I have never crate trained, so I can only tell you what I did. At night time I put down paper and then left them for the entire time. Phoebe, my puppy has been clean and dry from day one, but Max my 20 month old took a few weeks. No poo mind you, just pees. They go to bed about 9.30 when they have their last chance to go outside. They have fresh water at all times, they get a nighttime wheat free biscuit. I get them up between 7 & 8 am. This has been my method with all my dogs. Nit works for me cos I get a good nights sleep and so do they. I,d rather clean up than get up and not being in a crate means they can perform away from the bed.


----------



## Lottierachel (Mar 3, 2013)

We ultimately ditched the crate at about 7 months because Tilly never liked it. But during the first few weeks, I always got up in the middle of the night to let her out as I wanted her to associate the crate with somewhere that you shouldn't toilet, and not to become distressed by having to do so.

At 9 weeks, it is probable that your little puppy's bladder and bowel simply can't last all night, so she needs you to let her out.

Tilly could hold it all night from about 11 weeks. So maybe stick to the getting up in the night for another couple of weeks and then see if she can last. It sounds like she is doing really well so far 

Xx


----------



## Meredith (Mar 30, 2014)

Nado was crate trained and I did have to let him out in the middle of the night for the first several weeks. I would wake up when I heard him stir and take him to pee and then put him right back in the crate. I found at 8 week he needed to go out after about 3.5 hours and it seemed to increase weekly by about 1.5 hours. By 12 weeks he was easily making it through the night. Now at 9 months he'll sleep for 10 hours if that's how long I stay in bed. 
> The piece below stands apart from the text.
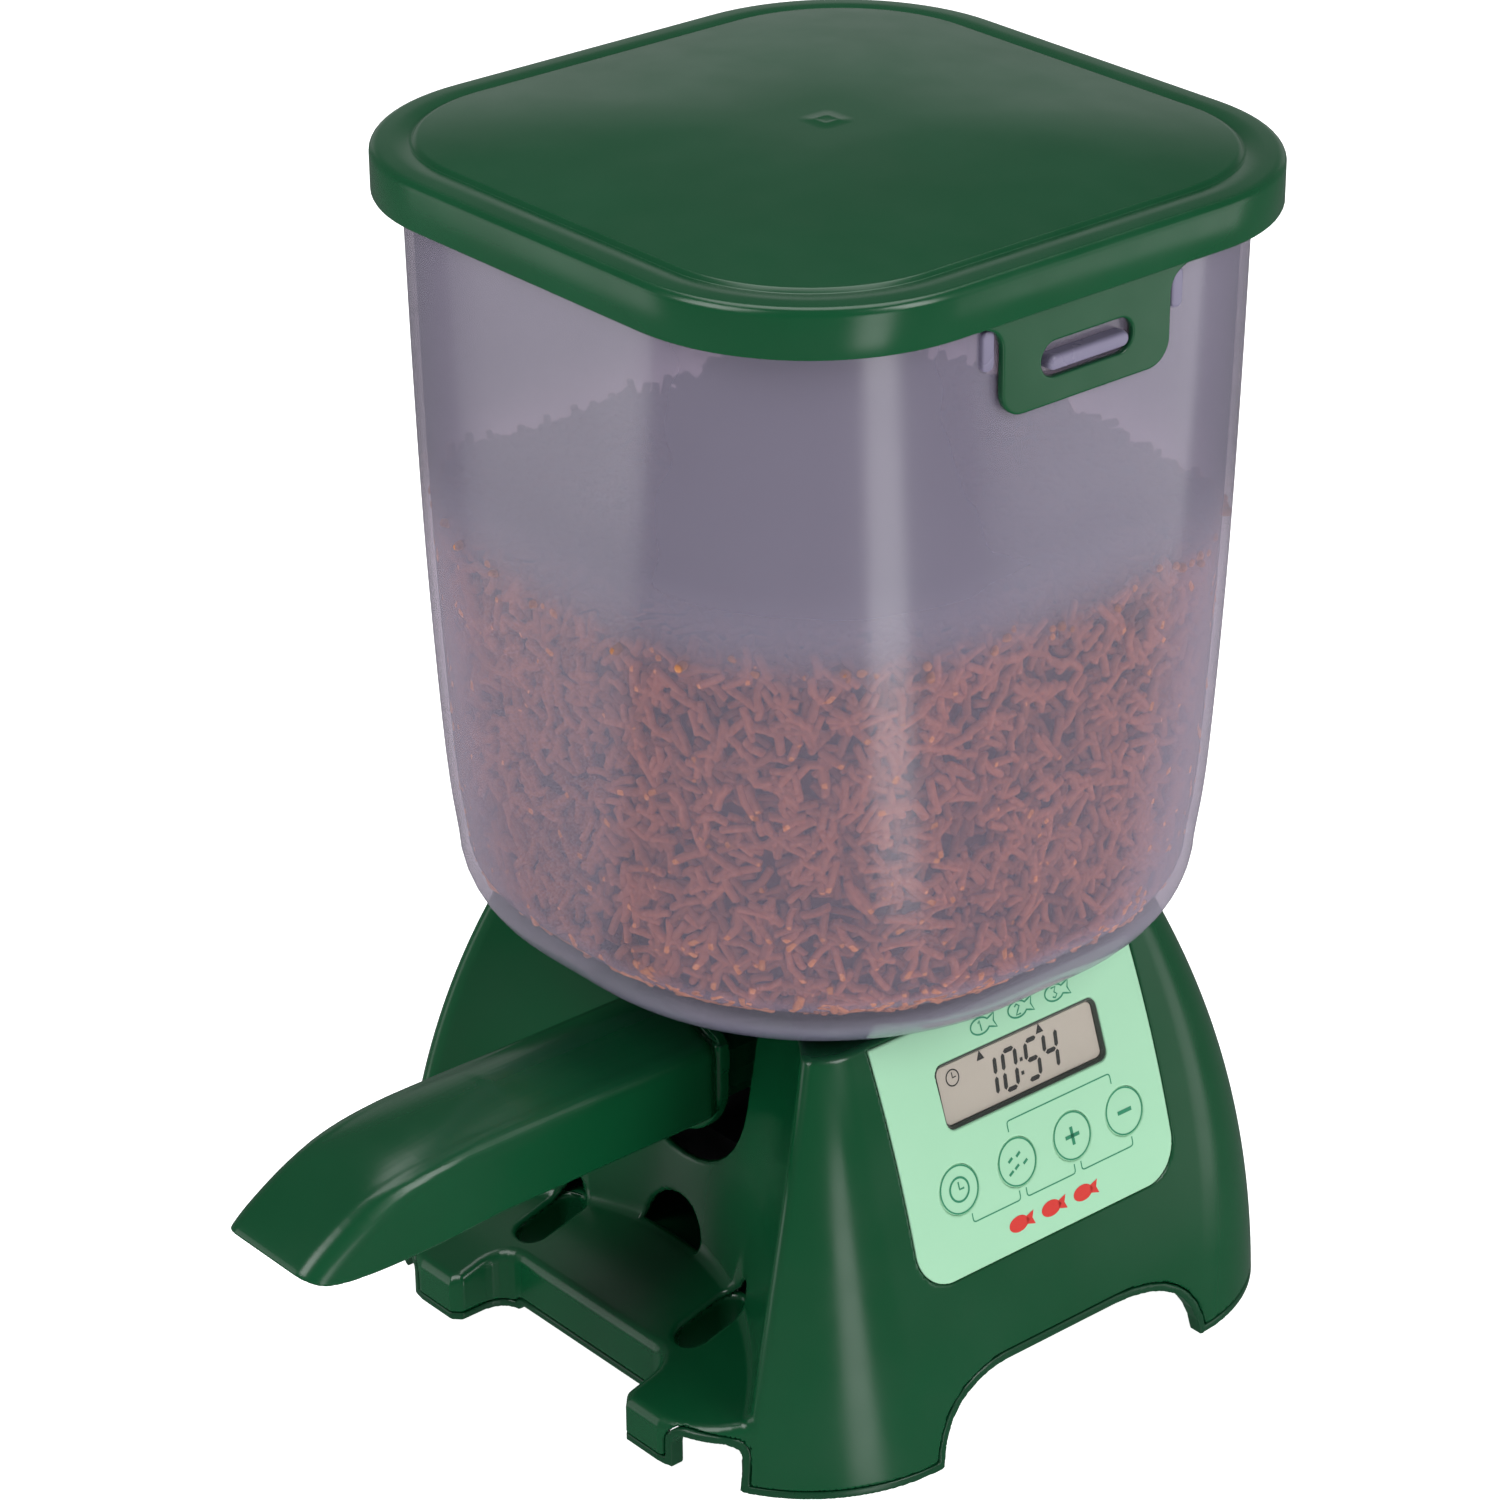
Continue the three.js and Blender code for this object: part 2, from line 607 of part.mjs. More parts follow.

At about 10 weeks we did find it hard to get him settled back in to the crate so we started letting him sleep with us after his middle of the night pee. We felt confident he wouldn't have an accident on the bed since he'd already gone. That method worked out for us because we knew he would eventually be sleeping with us anyway. He was so happy to be in bed with us he would be very good and quiet. He didn't ever have an accident on the bed.


----------



## tessybear (May 1, 2011)

Dexter was house trained almost immediately, Bonnie took a while. Being a poor sleeper I couldn't bear the thought of getting up in the night to let them out of their crate. I went to bed as late as I could (midnight) and got up as early as I could (5 a.m) and they always had dry crates. 
The only thing that didn't work was that once they saw me in the morning they never settled back to sleep again and we never had lie-ins at weekends. I ended up bring their crate to our bedroom and never looked back. As long as they were with us they didn't wake up till we did and were just content to be with us. Now they both sleep on our bed and never disturb us or need to be let out and have never once had an accident.


----------



## Marzi (Sep 17, 2012)

I didn't use a crate with Inzi or Kiki - they were restricted to the kitchen and I put some newspaper down. Kiki was clean and dry from the 3rd night, although she took a while to settle, I used to sit with her on my knee in the dark until she was snoozy and then tip her into her bed - then she was fine, if I walked out while she was awake she'd cry at the gate to follow me. Inzi took a while longer. With both of them, like Tess it was late to bed, early to rise. 
Dot was crate trained and I used it until last month. If she cried I would go and let her out - I didn't want her messing in there, apart from the first night she didn't.
This early stage really doesn't last long. Grit your teeth and do what you need to do to get through it. Crate, no crate, kitchen, your room, your bed.... you'll find what works for you.
Can we have some more details (picture) of Dill. We love to hear about and see new puppies - it helps to exercise our broody muscles


----------



## Hfd (Aug 19, 2011)

We used a crate for Billy. It was big enough to put a bed in the back and a puppy pad/newspaper in the front. We never got up in the night with him.
On the first night he had a poo and wee on the pad, then just wee for around a week (they don't like to mess where their bed is so quickly get the hang of it).
Regarding timings, we put Billy to bed around 11pm and for 3 nights he cried for a while before sleeping. We got up with him around 5.30 - 6am. On the 4th night he cried for 5 mins then slept till 7am. He was fine after that. On a weekend we usually let Billy out for a wee then he comes into our bed and goes back to sleep! 
We are getting poo 2 in 3 weeks and will be using the same routine with her.
Billy is out of his crate now.
Good luck


----------